Le Liberia est en effet en partie peuplé de Noirs américains qui, à un moment donné, ont voulu quitter l’Amérique pour revenir dans la terre mère d’Afrique.  Dans tous les cas ce fut une proposition bien sentie dans la tentative de Wade de redorer un blason terni depuis longtemps.

Mais le hic dans l’histoire, c’est que cette proposition de Wade prend de plus en plus l’allure d’un écran de fumée. Le chef de l’Etat semble avoir quelques peines à trouver cette terre d’accueil pour les Haïtiens, dans la mesure où ses collègues d’Afrique ne se sont pas distingués par une franche adhésion à ce projet messianique du Pape du Sopi (changement en wolof). D’ailleurs Wade a depuis calmé le jeu sur ce thème arguant que les Etats africains allaient en débattre lors du prochain sommet de l’Union Africaine.

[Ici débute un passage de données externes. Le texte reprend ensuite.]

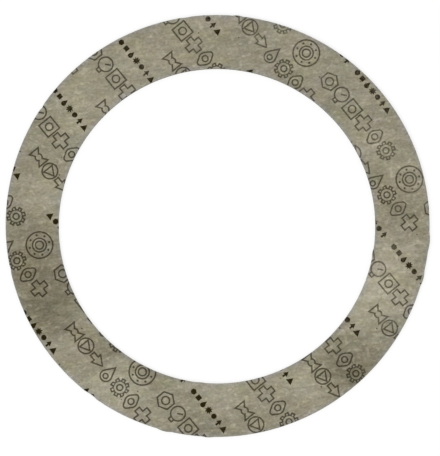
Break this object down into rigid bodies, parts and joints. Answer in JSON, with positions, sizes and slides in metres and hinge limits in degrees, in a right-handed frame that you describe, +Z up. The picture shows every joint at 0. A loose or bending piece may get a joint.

Dans tous les cas, le principal concerné par cette affaire, le peuple Haïtien, n’est pas franchement emballé par l’idée présidentielle. Les Haïtiens préfèrent de loin aller se réfugier aux Etats-Unis ou au Canada où ils comptent  de nombreux compatriotes que de venir s’entasser  en Afrique du côté des «damnés de la terre» comme dirait Frantz Fanon.

Pourtant loin d’avoir échaudé le Président Abdoulaye Wade, ces quelques contretemps enregistrés dans sa tentative de se doter une envergure  internationale, a au contraire décuplé les intentions du chef de l’Etat. Cette fois-ci et malgré l’excuse de la générosité que vont nous sortir certains,  les contribuables sénégalais vont sérieusement trinquer. En effet la dernière lubie du Président de la République consiste à élaborer un «projet de loi visant à établir un prélèvement obligatoire  de trois jours sur les salaires des agents du secteur public et du secteur privé du pays, en vue d’aider Haïti», après le séisme meurtrier qui a frappé l’île le 12 janvier dernier.

Une décision unilatérale qui devrait sans doute plaire aux nombreux débrouillards du pays qui éprouvent les pires difficultés à tenir le coup lors des fins de mois. Au-delà de tout réalisme, rien ne semble plus trop gros pour l’autosatisfaction présidentielle.  Les 500 millions de Francs cfa (près d’un million d’euro) octroyés le 22 janvier dernier en guise d’aide humanitaire aux sinistrés de ce peuple des Caraïbes n’étaient que peccadille. Peut être que finalement  quelque chose nous aurait échappé et que le Sénégal n’est pas aussi exsangue financièrement qu’on nous le dit.

Pour l’heure, Abdoulaye Wade ne parle en effet qu’en sa seule qualité de président du Sénégal. L’on ne l’a nullement entendu se prononcer es qualité de président en exercice de l’Organisation de la conférence islamique. A moins que cette institution soit juste un «machin» comme aurait dit le Général De Gaulle. Elle regroupe quelques uns des pays les plus riches au monde, et l’islam recommande et commande la charité.